O peso de se chamar James Bond: “Imaginem ouvir a mesma piada todos os dias durante décadas”

CNN Portugal , MJC
28 abr 2023, 16:08
Daniel Craig em "007 - Sem tempo para morrer"

O documentário "O Outro Bond" conta a história de pessoas que têm o mesmo nome do agente secreto 007. Uma maldição para uns, uma fonte de rendimento ou até mesmo a salvação para outros

Quando, em 1952, Ian Fleming escreveu a sua primeira história sobre um agente secreto britânico queria dar-lhe o nome “mais chato” (nas suas próprias palavras) que conseguisse encontrar. Olhou à sua volta e lembrou-se do livro com o qual identificara os pássaros que sobrevoavam a sua mansão na Jamaica: “Birds of the West Indies”, do ornitólogo James Bond. E, sem consultar o investigador, batizou com esse nome o seu agente 007. Depois disso, vários pais decidiram dar o nome de James Bond aos seus filhos. E esses outros James Bond também têm agora direito a um filme: o documentário “O Outro Bond” (“The Otther Fellow”), do realizador austríaco Matthew Bauer, que está disponível na plataforma Filmin.

Durante uma década, explica o jornal El Pais, Bauer contactou centenas de pessoas com o nome do agente secreto. Segundo dados oficiais, nos Estados Unidos existem 75.249 pessoas com o apelido Bond, sendo que o nome próprio mais comum entre elas é James (2,89%, ou seja, 2.242 “James Bonds”). “Que uma pessoa se chamasse assim há 40 anos não importava muito. Agora...”, lamenta-se um entrevistado. Na época das redes sociais, ser James Bond significa ser alvo de piadas e de chacota, sobretudo quando estreiam novos filmes. “Imaginem ouvir a mesma piada todos os dias, durante décadas”, queixa-se outro dos entrevistados.

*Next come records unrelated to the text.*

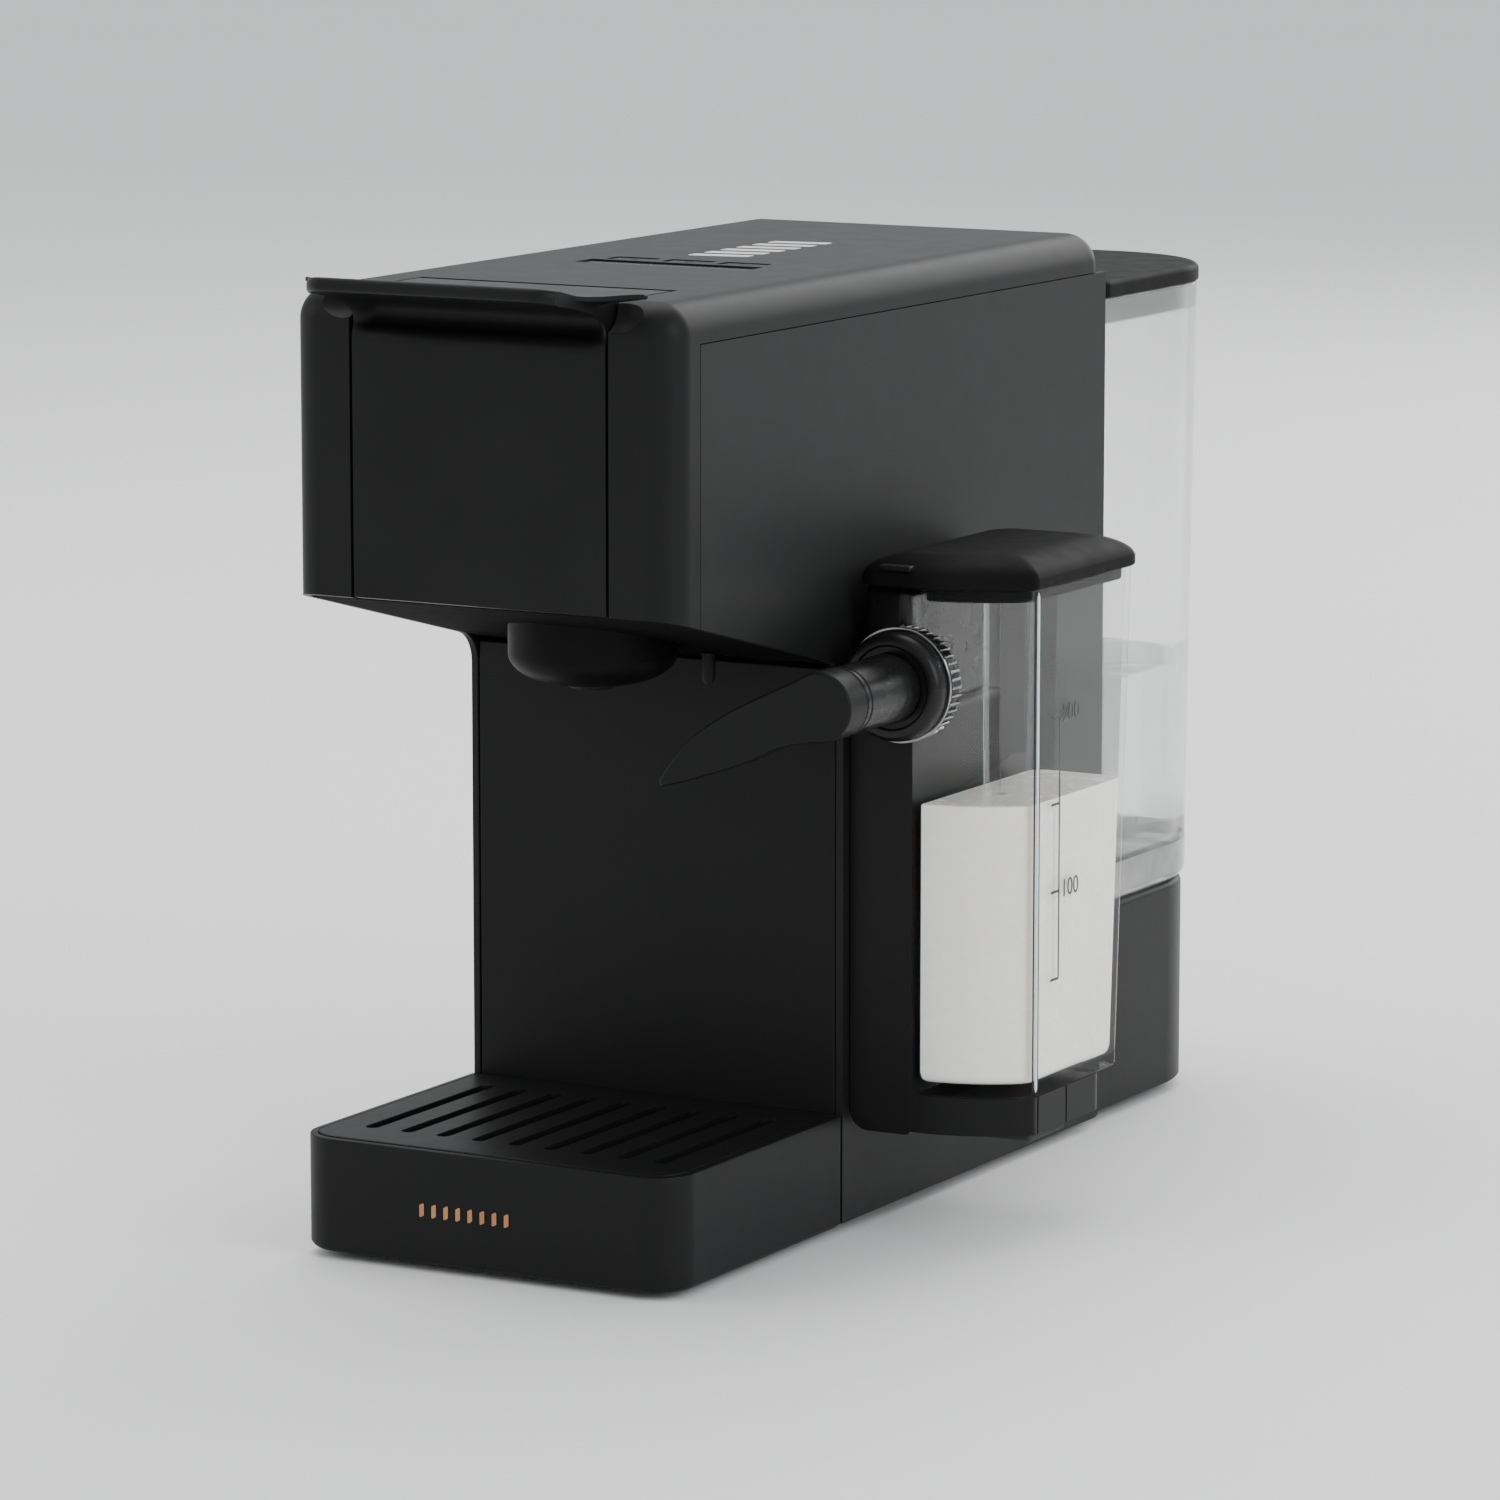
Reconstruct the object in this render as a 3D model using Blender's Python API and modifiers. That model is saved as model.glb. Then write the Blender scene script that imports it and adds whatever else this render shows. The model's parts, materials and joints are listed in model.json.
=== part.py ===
import math

import bmesh
import bpy
from mathutils import Matrix, Vector

# Pod coffee machine with a milk jug on its right side and a water tank behind.
# While the pieces are laid out, X = 0 is the middle of the body, Y = 0 the front
# of the drip tray and Z = 0 the table; an empty then moves the whole machine so
# that the middle of its footprint is the origin.  All sizes are in metres.

# Body
body_half = 0.061                  # half width of head, column and tray
head_top = 0.272
head_front = 0.001
head_back = 0.261
seam_height = head_top - 0.0115    # underside of the top shell along the sides
strip_depth = 0.0155               # how far the shell wraps back beside the lever
column_front_y = 0.0965
under_front = 0.187                # head underside at its front
under_back = 0.163                 # head underside where it meets the column
wall = 0.0022
gap = 0.0003
edge_radius = 0.0095
inner_radius = 0.0072
side_fillet = 0.010                # where the head meets the column

# Base and feet
base_bottom = 0.003
base_thick = 0.003
foot_radius = 0.008
foot_stem = 0.003
foot_x = body_half - 0.013
foot_front_y = 0.110
foot_rear_y = 0.300

# Lever
lever_half = 0.040
lever_groove = 0.0009
panel_thick = 0.003
panel_top = head_top - 0.010
hinge_y = 0.0334
hinge_z = head_top - 0.005
knuckle_radius = 0.005
pin_radius = 0.0015
pin_clearance = 0.0003
lip_reach = 0.028          # how far the lip stands out in front of the head
lip_rise = 0.0055          # how far its tip stands above the head's top

# Brew unit
frame_thick = 0.0022
frame_front_y = 0.024
frame_back_y = 0.090
frame_floor_z = under_front - 0.007
bore_radius = 0.0195
bore_depth = 0.044
cage_half = bore_radius + 0.0075
cage_height = 2 * bore_radius + 0.009
cage_front_y = 0.044
cage_back_y = 0.104
piston_length = 0.014
piston_travel = 0.020
rod_radius = 0.006
bowl_radius = 0.0238
bowl_drop = 0.0085
bowl_height = 0.0200
bowl_y = 0.062
bowl_bottom = under_back - 0.0045
outlet_radius = 0.008
outlet_lip = 0.0018                # how far the outlet stands below the bowl

# Inside the column
bin_half = 0.036
bin_depth = 0.042
bin_low = 0.040
bin_top = 0.120
bin_wall = 0.0018
bulkhead_y = 0.144
shelf_thick = 0.002
board_low = 0.238
board_thick = 0.0016
board_half = 0.050
pump_x = -0.026
pump_axis_z = 0.048
pump_radius = 0.019
flow_x = 0.026
flow_y = 0.232
flow_base = 0.060
block_low = 0.118
block_x = (-0.022, 0.044)
block_y = (0.152, 0.214)
hose_radius = 0.0022

# Keys
key_count = 3
key_width = 0.014
key_pitch = key_width + 0.004
key_depth = 0.007
key_y = 0.1163
key_flange = 0.001
key_travel = 0.001
strip_half = 0.028
strip_front_y = 0.100
strip_back_y = 0.110
strip_recess = 0.0014

# Drip tray
tray_bottom = 0.002
tray_top = 0.0347
tray_corner = 0.012
tray_floor = 0.0035
grate_thick = 0.0032
grate_ledge = 0.002
slot_count = 9
slot_pitch = 0.0116
slot_width = 0.004
slot_front_y = 0.0165
slot_back_y = 0.0815

# Water tank and the base it stands on
tank_half = body_half - 0.0005
tank_front_y = 0.2616
tank_rear_y = 0.3575
tank_radius = 0.042
tank_taper = 0.0025
tank_wall = 0.002
tank_floor = 0.0025
tank_bottom = 0.067
tank_rim = 0.2515
tank_lid_thick = 0.0055
tank_lid_overhang = 0.001
skirt_depth = 0.008
stand_inset = 0.002
valve_radius = 0.007
valve_y = 0.310

# Milk holder and jug
jug_left = body_half + 0.0206
jug_side = jug_left + 0.0324        # right face of the jug
jug_front_y = 0.0995                # front at the jug's left edge
jug_edge_y = 0.1125                 # front at its crisp right edge
jug_rear_bottom_y = 0.168
jug_rear_top_y = 0.176
jug_bottom = 0.0420
jug_floor = 0.0032
jug_rim = 0.1857
jug_wall = 0.0016
jug_lid_top = 0.1948
jug_lid_overhang = 0.0012
head_block_left = body_half + 0.004
head_block_right = jug_left - 0.0021
head_block_back_y = 0.150
holder_front_y = 0.100
holder_bottom = 0.030
holder_top = 0.150
holder_right = jug_left - 0.0006
holder_back_y = 0.158
shelf_bottom = 0.031
shelf_inset = 0.0006
pad_front_y = 0.1150
pad_back_y = 0.1380
pad_drop = 0.0030
knob_x = jug_left - 0.0003
knob_z = 0.1596
knob_radius = 0.0155
knob_front_y = 0.0855
knob_back_y = 0.0985
pipe_radius = 0.0096
pipe_front_y = 0.0555
spout_width = 0.0105
spout_tip = (knob_x - 0.0501, 0.1336)
spout_brow = (knob_x - 0.0313, 0.1545)
port_y = 0.128
port_z = 0.168

for old in list(bpy.data.objects):
    bpy.data.objects.remove(old, do_unlink=True)

machine = bpy.data.collections.new("pod_coffee_machine")
cutters = bpy.data.collections.new("cutters")
bpy.context.scene.collection.children.link(machine)
bpy.context.scene.collection.children.link(cutters)

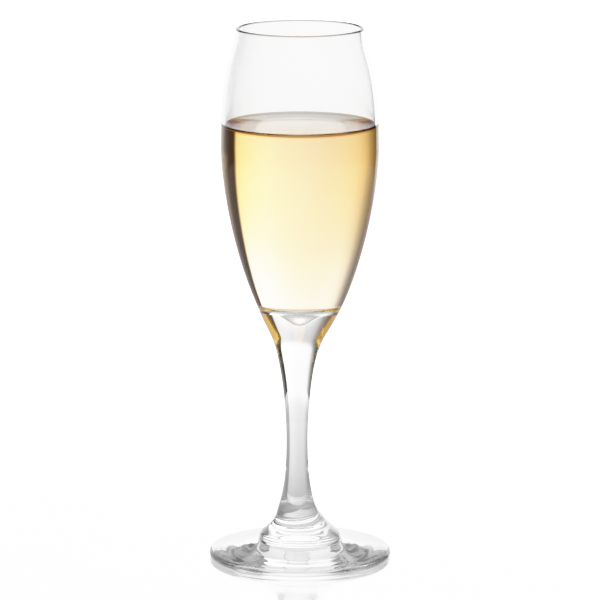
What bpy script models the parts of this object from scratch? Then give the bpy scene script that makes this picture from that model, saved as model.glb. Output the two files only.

Chamar-se James Bond é carregar o estigma de alcoólico, mulherengo e aventureiro. Mas o filme mostra um James Bond, encenador, gay e nova-iorquino que é exatamente o oposto disso. Claro que as notícias sobre os seus espetáculos acabam sempre por se misturar com as notícias dos filmes por causa da tag “James Bond”. Mas, por outro lado, aproveita para ganhar algum dinheiro a gravar anúncios para casinos online da Costa Leste dos Estados Unidos porque legalmente pode dizer, sem pagar direitos de autor: "O meu nome é Bond, James Bond".

Entre as histórias contadas no documentário está a do prisioneiro 280.938 do Estado de Indiana: numa operação stop, o motorista afroamericano James Bond foi parado pela polícia e quando disse o seu nome o agente achou que ele estava a gozar e levou-o para a esquadra. Acabou por ficar 60 dias detido. Algum tempo depois, foi injustamente acusado de assassínio (do qual já foi entretanto ilibado) na sua cidade, South Bend, uma cidade com pouco mais de cem mil habitantes onde existe um outro James Bond, este um homem branco, cujo negócio quase entrou em falência quando o noticiário televisivo informou (sem colocar uma foto do suspeito) que um James Bond do Indiana tinha sido preso por homicídio.

Em “O Outro Bond” também há um ex-James Bond que mudou de nome para fugir ao bullying, um político corrupto da Guiana, um advogado de Filadélfia, uma família do Texas que há quatro gerações tem sempre um James Bond ("O James Bond antes de ser James Bond", diz o membro mais antigo dessa árvore genealógica). E há dois casos de pessoas que mudaram de nome para chamar-se James Bond.

O primeiro é Gunnar Schäfer, agora legalmente James Bond. O seu pai, sobrevivente da Segunda Guerra Mundial, desapareceu misteriosamente em 1959, quando Schäfer tinha dois anos. Algum tempo depois, em 1964,  ele viu “Goldfinger” no cinema e sentiu que, de alguma forma, o filme se relacionava com a história do seu pai. Decidiu então tornar-se um alter ego do espião. É por isso que só bebe martinis e champanhe Bollinger. Na sua cidade natal, Nybro, no sul da Suécia, Schäfer criou o museu James Bond, com todo tipo de veículos e acessórios dos filmes de 007.

A segunda história é de uma mulher, vítima de violência por parte do marido, que durante anos fugiu com o filho do agressor por todo o Reino Unido. Só conseguiu escapar dele quando renomeou o seu filho como James Bond e se tornou, ela própria, a "senhora Bond".

Bauer também filma (com recriações) a história do primeiro James Bond famoso, o ornitólogo, que sem saber influenciou Fleming. Quando descobriu o facto, através da televisão, ficou irritado com o escritor. Mas depois acabaram por se tornar amigos.